In 1815, Babbage was given a small house in London (most likely a wedding gift from his father) and wasted no time entering the local scientific scene. He gave a series of lectures on astronomy at the Royal Institution and joined Herschel and Peacock in translating the French text on calculus. He published several mathematical papers in The Journal of Science and in The Philosophical Transactions of the Royal Society of London, and was elected to the Royal Society in 1816, only two years after he had left Cambridge. Anybody who was anybody in British science belonged to the society, as did many nonscientists; the group was more like a good club than a bona fide scientific association, and the nonscientists often held sway. The situation annoyed Babbage to no end, and he eventually became one of the organization’s sharpest critics. In reaction to the society’s mixed membership, Babbage, ever the joiner, helped establish three competing organizations – the Royal Astronomical Society, The London Statistical Society, and the British Association for the Advancement of Science.

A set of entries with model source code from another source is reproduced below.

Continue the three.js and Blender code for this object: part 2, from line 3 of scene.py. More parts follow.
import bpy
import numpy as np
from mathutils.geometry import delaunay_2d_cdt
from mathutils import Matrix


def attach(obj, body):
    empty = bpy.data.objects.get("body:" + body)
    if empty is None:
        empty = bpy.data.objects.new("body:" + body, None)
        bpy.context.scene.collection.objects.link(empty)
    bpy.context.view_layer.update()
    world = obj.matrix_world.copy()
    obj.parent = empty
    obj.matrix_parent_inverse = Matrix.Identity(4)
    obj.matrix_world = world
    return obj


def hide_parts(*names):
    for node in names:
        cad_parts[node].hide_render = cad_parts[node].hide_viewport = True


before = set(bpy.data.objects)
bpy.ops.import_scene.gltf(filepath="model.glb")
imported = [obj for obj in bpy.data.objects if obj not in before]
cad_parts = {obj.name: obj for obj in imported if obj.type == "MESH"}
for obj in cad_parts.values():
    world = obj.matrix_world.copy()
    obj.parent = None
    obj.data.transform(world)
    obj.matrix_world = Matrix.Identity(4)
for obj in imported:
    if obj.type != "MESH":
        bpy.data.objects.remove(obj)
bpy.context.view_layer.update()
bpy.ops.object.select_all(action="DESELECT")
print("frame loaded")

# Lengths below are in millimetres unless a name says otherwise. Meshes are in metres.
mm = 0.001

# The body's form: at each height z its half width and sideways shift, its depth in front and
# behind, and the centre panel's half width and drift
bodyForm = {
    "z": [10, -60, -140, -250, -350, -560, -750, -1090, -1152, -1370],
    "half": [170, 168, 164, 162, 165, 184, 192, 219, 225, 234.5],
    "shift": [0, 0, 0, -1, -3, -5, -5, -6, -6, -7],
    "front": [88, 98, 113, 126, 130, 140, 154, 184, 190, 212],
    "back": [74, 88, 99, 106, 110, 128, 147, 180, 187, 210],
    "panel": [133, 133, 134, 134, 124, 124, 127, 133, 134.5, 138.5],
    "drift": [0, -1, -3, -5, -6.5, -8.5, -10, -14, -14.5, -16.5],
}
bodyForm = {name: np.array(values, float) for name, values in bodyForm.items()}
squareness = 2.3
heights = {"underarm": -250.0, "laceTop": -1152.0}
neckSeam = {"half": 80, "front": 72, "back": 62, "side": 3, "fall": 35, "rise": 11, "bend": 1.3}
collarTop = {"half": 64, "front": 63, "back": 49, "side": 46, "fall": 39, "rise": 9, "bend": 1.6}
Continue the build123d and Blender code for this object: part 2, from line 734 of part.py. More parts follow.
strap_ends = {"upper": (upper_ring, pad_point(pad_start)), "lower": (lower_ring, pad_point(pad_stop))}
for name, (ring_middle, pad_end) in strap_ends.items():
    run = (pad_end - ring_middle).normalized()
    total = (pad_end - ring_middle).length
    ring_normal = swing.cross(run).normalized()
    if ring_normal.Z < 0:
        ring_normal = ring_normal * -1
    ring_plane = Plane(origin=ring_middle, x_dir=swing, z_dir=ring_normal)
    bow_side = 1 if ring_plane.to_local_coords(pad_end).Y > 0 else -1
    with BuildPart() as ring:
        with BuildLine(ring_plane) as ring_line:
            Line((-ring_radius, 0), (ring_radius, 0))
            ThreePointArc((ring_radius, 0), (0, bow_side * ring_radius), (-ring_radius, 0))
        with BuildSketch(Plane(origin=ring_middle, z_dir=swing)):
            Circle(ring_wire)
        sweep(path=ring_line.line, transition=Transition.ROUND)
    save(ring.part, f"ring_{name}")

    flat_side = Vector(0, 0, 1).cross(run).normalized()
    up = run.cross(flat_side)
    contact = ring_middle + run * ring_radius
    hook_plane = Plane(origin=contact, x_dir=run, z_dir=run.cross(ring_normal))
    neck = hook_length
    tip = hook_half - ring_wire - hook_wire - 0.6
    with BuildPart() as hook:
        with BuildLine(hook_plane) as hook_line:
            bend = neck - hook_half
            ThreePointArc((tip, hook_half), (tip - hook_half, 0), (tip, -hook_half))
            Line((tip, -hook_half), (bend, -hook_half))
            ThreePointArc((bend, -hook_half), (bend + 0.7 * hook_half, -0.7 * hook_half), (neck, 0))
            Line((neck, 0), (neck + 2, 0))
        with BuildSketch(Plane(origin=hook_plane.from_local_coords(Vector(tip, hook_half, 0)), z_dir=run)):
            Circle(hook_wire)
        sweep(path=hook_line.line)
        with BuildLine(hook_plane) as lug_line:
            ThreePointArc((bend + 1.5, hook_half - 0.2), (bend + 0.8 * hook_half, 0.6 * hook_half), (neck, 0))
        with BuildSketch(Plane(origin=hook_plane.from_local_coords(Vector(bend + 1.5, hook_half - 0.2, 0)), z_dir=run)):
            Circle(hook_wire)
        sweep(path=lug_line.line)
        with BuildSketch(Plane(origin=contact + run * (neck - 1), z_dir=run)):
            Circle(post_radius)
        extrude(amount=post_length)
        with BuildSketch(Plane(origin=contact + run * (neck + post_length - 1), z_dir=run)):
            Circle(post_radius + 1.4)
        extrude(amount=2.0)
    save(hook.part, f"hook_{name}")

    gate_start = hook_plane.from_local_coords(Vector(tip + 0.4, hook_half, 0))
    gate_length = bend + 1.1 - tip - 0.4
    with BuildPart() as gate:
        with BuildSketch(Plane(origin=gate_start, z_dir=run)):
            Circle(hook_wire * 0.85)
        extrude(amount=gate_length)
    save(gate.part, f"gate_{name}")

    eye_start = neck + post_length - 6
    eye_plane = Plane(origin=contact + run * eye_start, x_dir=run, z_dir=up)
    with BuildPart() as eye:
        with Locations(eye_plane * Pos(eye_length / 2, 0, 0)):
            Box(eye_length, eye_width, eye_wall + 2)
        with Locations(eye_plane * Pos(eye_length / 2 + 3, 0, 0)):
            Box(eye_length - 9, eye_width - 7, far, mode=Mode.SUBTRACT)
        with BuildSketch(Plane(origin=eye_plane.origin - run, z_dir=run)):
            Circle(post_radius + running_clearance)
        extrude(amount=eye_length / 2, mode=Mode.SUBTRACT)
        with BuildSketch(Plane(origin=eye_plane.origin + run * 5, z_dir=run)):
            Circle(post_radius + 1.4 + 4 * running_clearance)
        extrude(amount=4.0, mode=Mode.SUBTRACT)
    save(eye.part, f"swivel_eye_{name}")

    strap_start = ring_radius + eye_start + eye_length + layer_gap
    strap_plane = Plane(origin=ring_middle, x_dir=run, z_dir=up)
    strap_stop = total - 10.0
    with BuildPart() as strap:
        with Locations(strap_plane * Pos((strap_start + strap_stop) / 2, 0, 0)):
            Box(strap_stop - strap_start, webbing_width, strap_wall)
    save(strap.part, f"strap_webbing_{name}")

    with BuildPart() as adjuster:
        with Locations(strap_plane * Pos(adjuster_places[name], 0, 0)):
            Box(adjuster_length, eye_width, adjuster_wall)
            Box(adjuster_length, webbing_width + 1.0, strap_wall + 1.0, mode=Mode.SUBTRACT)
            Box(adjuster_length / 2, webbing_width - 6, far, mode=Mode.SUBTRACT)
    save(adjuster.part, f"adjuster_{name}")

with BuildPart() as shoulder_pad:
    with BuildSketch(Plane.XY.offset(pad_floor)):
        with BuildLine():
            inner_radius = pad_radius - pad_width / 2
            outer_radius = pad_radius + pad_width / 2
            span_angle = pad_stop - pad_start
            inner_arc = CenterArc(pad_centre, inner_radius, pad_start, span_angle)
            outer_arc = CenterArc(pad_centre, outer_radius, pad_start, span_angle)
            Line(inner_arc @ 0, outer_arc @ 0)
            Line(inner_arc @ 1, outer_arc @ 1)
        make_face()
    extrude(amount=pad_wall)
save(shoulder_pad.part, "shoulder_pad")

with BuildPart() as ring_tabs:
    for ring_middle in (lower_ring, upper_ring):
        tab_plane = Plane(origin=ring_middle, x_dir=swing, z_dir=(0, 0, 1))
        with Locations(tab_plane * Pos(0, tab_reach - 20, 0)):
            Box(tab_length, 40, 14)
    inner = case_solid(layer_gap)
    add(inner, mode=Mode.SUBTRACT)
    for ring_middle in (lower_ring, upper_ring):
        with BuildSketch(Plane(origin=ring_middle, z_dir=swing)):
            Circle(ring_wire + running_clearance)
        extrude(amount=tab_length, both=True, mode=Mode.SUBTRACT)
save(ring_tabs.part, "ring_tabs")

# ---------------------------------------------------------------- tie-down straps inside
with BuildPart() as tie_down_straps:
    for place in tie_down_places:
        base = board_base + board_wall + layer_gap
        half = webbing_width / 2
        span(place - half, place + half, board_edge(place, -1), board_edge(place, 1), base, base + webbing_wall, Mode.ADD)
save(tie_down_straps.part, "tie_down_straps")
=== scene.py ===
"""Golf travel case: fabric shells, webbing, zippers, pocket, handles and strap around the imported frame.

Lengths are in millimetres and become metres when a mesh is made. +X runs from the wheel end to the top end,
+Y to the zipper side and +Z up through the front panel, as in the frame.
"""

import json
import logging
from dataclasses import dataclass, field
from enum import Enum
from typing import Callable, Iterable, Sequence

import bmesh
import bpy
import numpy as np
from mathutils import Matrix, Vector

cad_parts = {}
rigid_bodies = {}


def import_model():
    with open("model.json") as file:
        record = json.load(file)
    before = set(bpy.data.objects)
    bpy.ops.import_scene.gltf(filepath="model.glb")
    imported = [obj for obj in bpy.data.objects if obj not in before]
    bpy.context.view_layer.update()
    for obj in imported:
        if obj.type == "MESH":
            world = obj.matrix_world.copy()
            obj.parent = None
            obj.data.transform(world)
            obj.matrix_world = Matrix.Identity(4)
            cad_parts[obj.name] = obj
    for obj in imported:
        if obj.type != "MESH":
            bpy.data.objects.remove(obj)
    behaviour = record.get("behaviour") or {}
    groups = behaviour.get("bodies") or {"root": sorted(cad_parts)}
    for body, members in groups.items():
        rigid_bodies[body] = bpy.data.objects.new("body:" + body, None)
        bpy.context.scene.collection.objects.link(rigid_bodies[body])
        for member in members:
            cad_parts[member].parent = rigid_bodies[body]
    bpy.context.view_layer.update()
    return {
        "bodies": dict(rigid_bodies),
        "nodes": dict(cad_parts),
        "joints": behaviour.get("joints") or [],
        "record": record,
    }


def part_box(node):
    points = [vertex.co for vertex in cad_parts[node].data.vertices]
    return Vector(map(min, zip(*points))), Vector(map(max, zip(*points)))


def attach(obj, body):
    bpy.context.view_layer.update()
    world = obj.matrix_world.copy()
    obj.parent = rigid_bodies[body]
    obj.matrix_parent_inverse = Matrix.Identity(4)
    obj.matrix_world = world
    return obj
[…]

The late 1810s and early 1820s were the happiest time of Babbage’s life. His scientific reputation was growing – he published ten papers between 1815 and 1821, as well as the books on calculus – and his marriage was a joy. A sociable pair, he and Georgina liked to entertain and often visited friends and relatives in the country. Georgina gave birth to a child in 1815, and seven more offspring arrived during the next twelve years (but only three children survived into maturity). The family’s financial situation improved with the death of Georgina’s father, who left them a tidy inheritance that complemented Babbage’s allowance from his father. He had one or two servants and enough money to finance his research. Yet he was only a gentleman scientist, without a worthy position, a great goal, or high status.

He found all three in the Difference Engine.